EDITORIAL: Don't forget broadband after lockdown
April 20-- Apr. 20--In recent years, there has been a lot of talk about expanding broadband connectivity.
As more and more government offices and services went online, the divide between accessible and inaccessible became undeniable. Data plans and internet services aren't cheap, cutting out the poor. Rural areas and some low-income neighborhoods don't have the infrastructure.
Then the coronavirus pandemic happened. In a breath, home internet went from desired option to life-sustaining necessity.
People are using the internet to stay informed. They use it to do their banking and pay their bills. They use it to shop for groceries, buy prescriptions and stream entertainment.
But they are also using it to go to school. It's how people can work from home. It's even how routine doctor visits are being conducted.
If the shutdown is responsible for limiting the spread of the infectious respiratory disease that has killed more than 1,100 Pennsylvanians in a month, then the internet is why it isn't more.
And that is why the World Wide Web has to be wide enough to work for the whole world.
Part of that is knowing who has access, and that's why the Westmoreland County Planning Department's broadband survey is so important.

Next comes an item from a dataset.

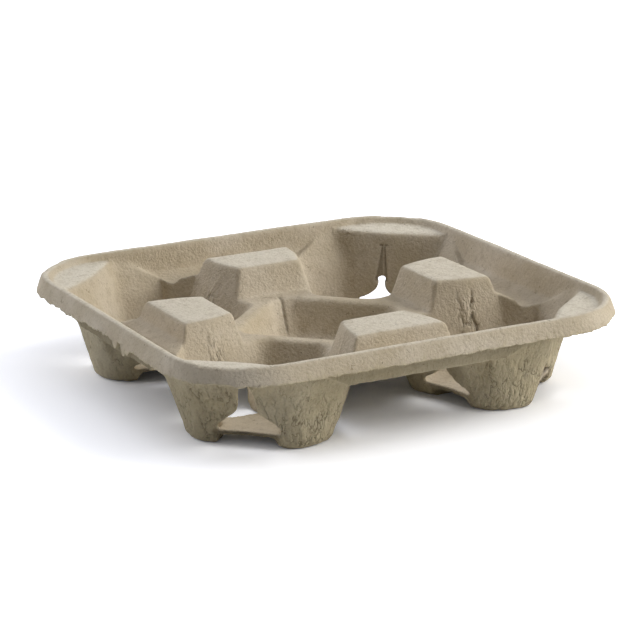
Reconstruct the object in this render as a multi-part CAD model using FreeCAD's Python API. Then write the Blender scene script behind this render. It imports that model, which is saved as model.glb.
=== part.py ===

The deadline to complete the survey has been extended until the end of April, which is good because the information is too important to be incomplete.
The survey is part of a $100,000 seven-county study, and it might show where holes are that could improve business and industry. Today, though, accurate information about who has access also could help real people in their real lives.
Broadband access needs to be viewed as a utility little different from water or electricity or gas. It needs to be as accessible as the sidewalks that connect us to our schools and jobs and banks.
Maybe it took a pandemic to bring the reality of that home. Let's hope that isn't a lesson that gets forgotten when the lockdowns are lifted.